EPS provides a standardized way to compare profitability across companies of different sizes. It’s also a key input in valuation models and helps assess management performance.
Can EPS be negative?
Yes, if a company has a net loss (negative net income), its EPS will be negative. This is common for startups and companies in financial distress.
How often is EPS reported?
Public companies report EPS quarterly in their 10-Q filings and annually in their 10-K filings. Many also provide EPS guidance for future periods.
What’s the difference between EPS and adjusted EPS?
Adjusted EPS excludes one-time items (like restructuring charges or asset sales) to show the company’s ongoing earning power. It’s often considered more representative of future performance.
How does a stock split affect EPS?
A stock split doesn’t change the total earnings or market capitalization – it just divides them among more shares. For example, in a 2-for-1 split, the EPS would be halved but the number of shares would double.
What’s a good EPS number?
There’s no universal “good” EPS – it depends on the company’s size, industry, and growth stage. More important than the absolute number is the trend (is EPS growing?) and comparison to peers.

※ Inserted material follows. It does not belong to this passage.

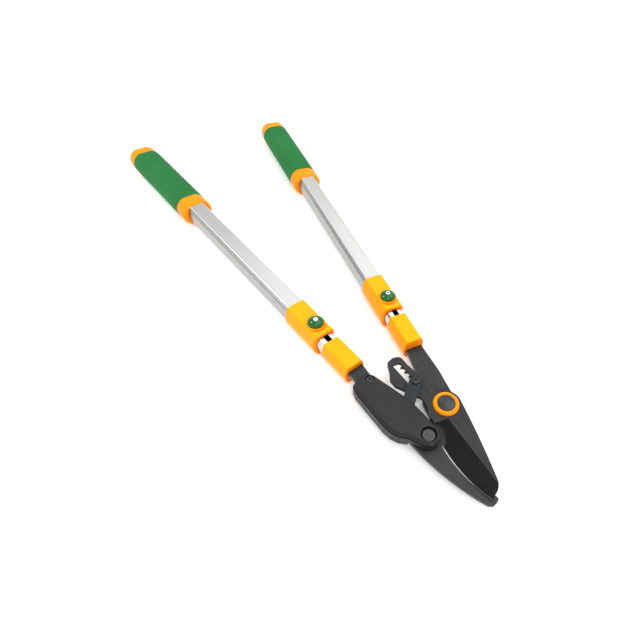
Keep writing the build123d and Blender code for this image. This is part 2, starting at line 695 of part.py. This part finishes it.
def clamp_sleeve():
    """Yellow sleeve on the mouth of the outer tube, with the raised cup of the button."""
    body = rail(SLEEVE, SLEEVE_FRONT, SLEEVE_END)
    body = fillet(body.faces().sort_by(Axis.X)[0].outer_wire().edges(), SLEEVE_ROUNDING)
    body = chamfer(body.faces().sort_by(Axis.X)[-1].outer_wire().edges(), 0.9)
    body &= shouldered_block()
    roof = SLEEVE[1] / 2
    cup = Cone(BOSS_BASE_RADIUS, BOSS_TOP_RADIUS, BOSS_TOP - roof + 1, align=(Align.CENTER, Align.CENTER, Align.MIN))
    body += Pos(BUTTON_STATION, 0, roof - 1) * cup
    body -= rail(OUTER_TUBE, SLEEVE_FRONT + SLEEVE_WALL, SLEEVE_END)
    body -= rail(grown(INNER_TUBE, SLIDE_CLEARANCE), SLEEVE_FRONT, SLEEVE_FRONT + SLEEVE_WALL)
    body -= disc((BUTTON_STATION, 0), BUTTON_RADIUS + 0.4, (BOSS_FLOOR, BOSS_TOP))
    body -= disc((BUTTON_STATION, 0), STEM_RADIUS + 0.1, (0, BOSS_FLOOR))
    return body - disc((SLEEVE_SCREW_STATION, 0), 1.75, (-SLEEVE[1] / 2, 0))


def sleeve_screw():
    """Small screw under the sleeve that keeps it on the tube."""
    tip = -OUTER_TUBE[1] / 2 + OUTER_WALL
    return disc((SLEEVE_SCREW_STATION, 0), 1.75, (-SLEEVE[1] / 2 + 0.2, tip))


def grip_core():
    """Hard core of the grip, ending in the collar that shows in front of it."""
    collar = rail(COLLAR, COLLAR_FRONT, COLLAR_END)
    collar = fillet(collar.faces().sort_by(Axis.X)[0].outer_wire().edges(), COLLAR_ROUNDING)
    core = collar + rail(GRIP_CORE, COLLAR_END, GRIP_END)
    return core - rail(OUTER_TUBE, COLLAR_FRONT, GRIP_END)


def grip_sleeve():
    """Soft green sleeve over the core."""
    sleeve = rail(GRIP, COLLAR_END, GRIP_END)
    ends = sleeve.faces().sort_by(Axis.X)
    sleeve = fillet(ends[0].outer_wire().edges() + ends[-1].outer_wire().edges(), 0.7)
    return sleeve - rail(GRIP_CORE, COLLAR_END, GRIP_END)


def end_cap():
    """Rounded cap, plugged into the end of the outer tube."""
    cap = rail(COLLAR, GRIP_END, HANDLE_END)
    cap = fillet(cap.faces().sort_by(Axis.X)[-1].outer_wire().edges(), CAP_ROUNDING)
    cap -= rail(OUTER_TUBE, GRIP_END, OUTER_TUBE_END)
    return cap + rail(grown(OUTER_TUBE, -OUTER_WALL), OUTER_TUBE_END - CAP_PLUG, OUTER_TUBE_END)


# --- lock button, in the handle's frame --------------------------------------------------
def lock_button():
    """Domed push button with a spring pocket below and a screw recess on top."""
    screw_seat = BUTTON_TOP - BUTTON_SCREW_DEPTH
    button = disc((0, 0), BUTTON_RADIUS, (BUTTON_BOTTOM, BUTTON_TOP))
    button &= Pos(0, 0, BUTTON_TOP - BUTTON_DOME_RADIUS) * Sphere(BUTTON_DOME_RADIUS)
    button -= disc((0, 0), SPRING_POCKET_RADIUS, (BUTTON_BOTTOM, SPRING_POCKET_TOP))
    button -= disc((0, 0), STEM_RADIUS, (BUTTON_BOTTOM, screw_seat))
    button -= disc((0, 0), BUTTON_SCREW_RADIUS + 0.3, (screw_seat, BUTTON_TOP))
    return Pos(BUTTON_STATION, 0, 0) * button


def lock_pin():
    """Stem of the button, with the wide collar that locks in the inner tube's holes."""
    ceiling = INNER_TUBE[1] / 2 - INNER_WALL - SLIDE_CLEARANCE
    pin = disc((0, 0), LOCK_COLLAR_RADIUS, (ceiling - LOCK_COLLAR_HEIGHT, ceiling))
    pin += disc((0, 0), STEM_RADIUS, (ceiling, BUTTON_TOP - BUTTON_SCREW_DEPTH))
    return Pos(BUTTON_STATION, 0, 0) * (pin - disc((0, 0), 1.2, (BUTTON_TOP - 6, BUTTON_TOP)))


def lock_screw():
    """Screw that holds the button on its stem."""
    screw_seat = BUTTON_TOP - BUTTON_SCREW_DEPTH
    head = disc((0, 0), BUTTON_SCREW_RADIUS, (screw_seat, BUTTON_TOP))
    head = fillet(head.edges().group_by(Axis.Z)[-1], 0.6)
    head += disc((0, 0), 1.2, (BUTTON_TOP - 6, screw_seat))
    return Pos(BUTTON_STATION, 0, 0) * (head - slab(RegularPolygon(1.3, 6), (BUTTON_TOP - 0.8, BUTTON_TOP)))


def lock_spring():
    """Spring between the sleeve's cup and the button."""
    return Pos(BUTTON_STATION, 0, 0) * coil(4, 4.2, 0.9, BOSS_FLOOR + 0.05, SPRING_POCKET_TOP - 0.05)


def head_nodes():
    return {
        "counter_blade": counter_blade(),
        "stop_pin": stop_pin(),
        "pivot_bolt": pivot_bolt(),
        "pivot_washer": pivot_washer(),
        "pivot_nut": pivot_nut(),
        "pivot_ring": pivot_ring(),
        "pivot_cap": pivot_cap(),
        "handle_rivet": handle_rivet(),
        "cutting_blade": cutting_blade(),
        "blade_bush": blade_bush(),
        "lever_arm": lever_arm(),
        "upper_cover": upper_cover(),
        "lower_cover": lower_cover(),
        "cover_screws": cover_screws(),
        "link_pivot_pin": link_pivot_pin(),
        "link_top_plate": link_plate(LINK_TOP_Z),
        "link_bottom_plate": link_plate(LINK_BOTTOM_Z),
        "ratchet_pin": ratchet_pin(),
        "link_screw": link_screw(),
        "link_spring": link_spring(),
    }


def handle_nodes(side):
    pieces = {
        "ferrule": ferrule(side),
        "tang_block": tang_block(side),
        "tang_rivets": tang_rivets(),
        "inner_tube": inner_tube(),
        "rear_glide": rear_glide(),
        "outer_tube": outer_tube(),
        "glide_bush": glide_bush(),
        "clamp_sleeve": clamp_sleeve(),
        "sleeve_screw": sleeve_screw(),
        "grip_core": grip_core(),
        "grip_sleeve": grip_sleeve(),
        "end_cap": end_cap(),
        "lock_button": lock_button(),
        "lock_pin": lock_pin(),
        "lock_screw": lock_screw(),
        "lock_spring": lock_spring(),
    }
    return {f"{side}_{name}": handle_place(side) * piece for name, piece in pieces.items()}


def bottom_centre(pieces):
    """Middle of the underside of the box round all pieces."""
    boxes = [piece.bounding_box() for piece in pieces]
    low = [min(getattr(box.min, axis) for box in boxes) for axis in "XYZ"]
    high = [max(getattr(box.max, axis) for box in boxes) for axis in "XYZ"]
    return ((low[0] + high[0]) / 2, (low[1] + high[1]) / 2, low[2])


nodes = {**head_nodes(), **handle_nodes("fixed"), **handle_nodes("lever")}
ORIGIN = bottom_centre(nodes.values())

os.makedirs("parts", exist_ok=True)
for name, piece in nodes.items():
    placed = Pos(-ORIGIN[0], -ORIGIN[1], -ORIGIN[2]) * piece
    export_step(placed, f"parts/{name}.step")
print("main pivot at", [round(-value, 3) for value in ORIGIN])
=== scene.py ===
import json
from math import atan2

import bpy
from mathutils import Matrix, Vector


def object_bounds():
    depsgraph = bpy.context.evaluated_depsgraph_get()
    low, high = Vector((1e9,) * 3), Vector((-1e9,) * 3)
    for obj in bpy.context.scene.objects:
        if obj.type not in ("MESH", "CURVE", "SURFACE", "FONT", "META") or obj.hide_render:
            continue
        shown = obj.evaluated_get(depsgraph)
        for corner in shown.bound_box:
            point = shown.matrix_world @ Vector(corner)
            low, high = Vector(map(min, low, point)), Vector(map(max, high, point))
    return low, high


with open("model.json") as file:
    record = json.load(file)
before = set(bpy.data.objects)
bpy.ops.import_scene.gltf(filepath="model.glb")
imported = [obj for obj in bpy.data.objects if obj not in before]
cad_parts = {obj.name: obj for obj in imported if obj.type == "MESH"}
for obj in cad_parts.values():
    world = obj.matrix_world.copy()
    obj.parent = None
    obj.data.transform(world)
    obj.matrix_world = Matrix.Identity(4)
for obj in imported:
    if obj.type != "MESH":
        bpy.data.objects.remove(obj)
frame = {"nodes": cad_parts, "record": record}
CAD_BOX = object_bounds()
JOINTS = {joint["name"]: joint for joint in frame["record"]["behaviour"]["joints"]}
PIVOT = Vector(JOINTS["blade_pivot"]["pos_m"])
HANDLE_PIVOT = Vector(JOINTS["lever_pivot"]["pos_m"])
SIDES = ("fixed", "lever")

# --- lights: name, place, disc diameter in metres and power in watts, all aimed at the origin --
LIGHTS = (
    ("key", (0.3, 0.9, 1.5), 1.6, 10.0),
    ("tube_top", (-0.85, 0.5, 1.2), 0.9, 1.75),
    ("front", (1.5, -0.1, 0.55), 0.6, 3.0),
    ("near_left", (-0.49, -0.71, 0.81), 0.22, 3.0),
    ("near_right", (0.66, -0.17, 1.08), 0.2, 2.0),
)
WORLD_STRENGTH = 0.8

# --- floor -------------------------------------------------------------------------------
FLOOR_SIZE = 8.0
FLOOR_GLOW = 0.28
FLOOR_TONES = ((0.90, 0.90, 0.90), (0.92, 0.92, 0.92))

# --- camera: where it stands from the main pivot, and its axes ---------------------------
EYE_FROM_PIVOT = Vector((0.14759, -0.20264, 0.40429))
EYE_RIGHT = Vector((0.58315, 0.80564, 0.10432))
EYE_UP = Vector((-0.66379, 0.39852, 0.63291))
EYE_BACK = Vector((0.46832, -0.43833, 0.76717))
SENSOR_WIDTH = 36.0
FOCAL_LENGTH = 26.483
LENS_SHIFT = (-0.1514, 0.025)
NEAR_CLIP = 0.01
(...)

How do stock buybacks affect EPS?
Stock buybacks reduce the number of shares outstanding, which mathematically increases EPS (as long as net income stays the same or grows). This is why buybacks are often called “EPS accretive.”
Can EPS be manipulated?
While EPS follows strict accounting rules, companies can legally influence it through:
- Timing of revenue recognition
- Share buyback programs
- Choice of accounting methods
- One-time items classification
Investors should always examine the quality of earnings behind the EPS number.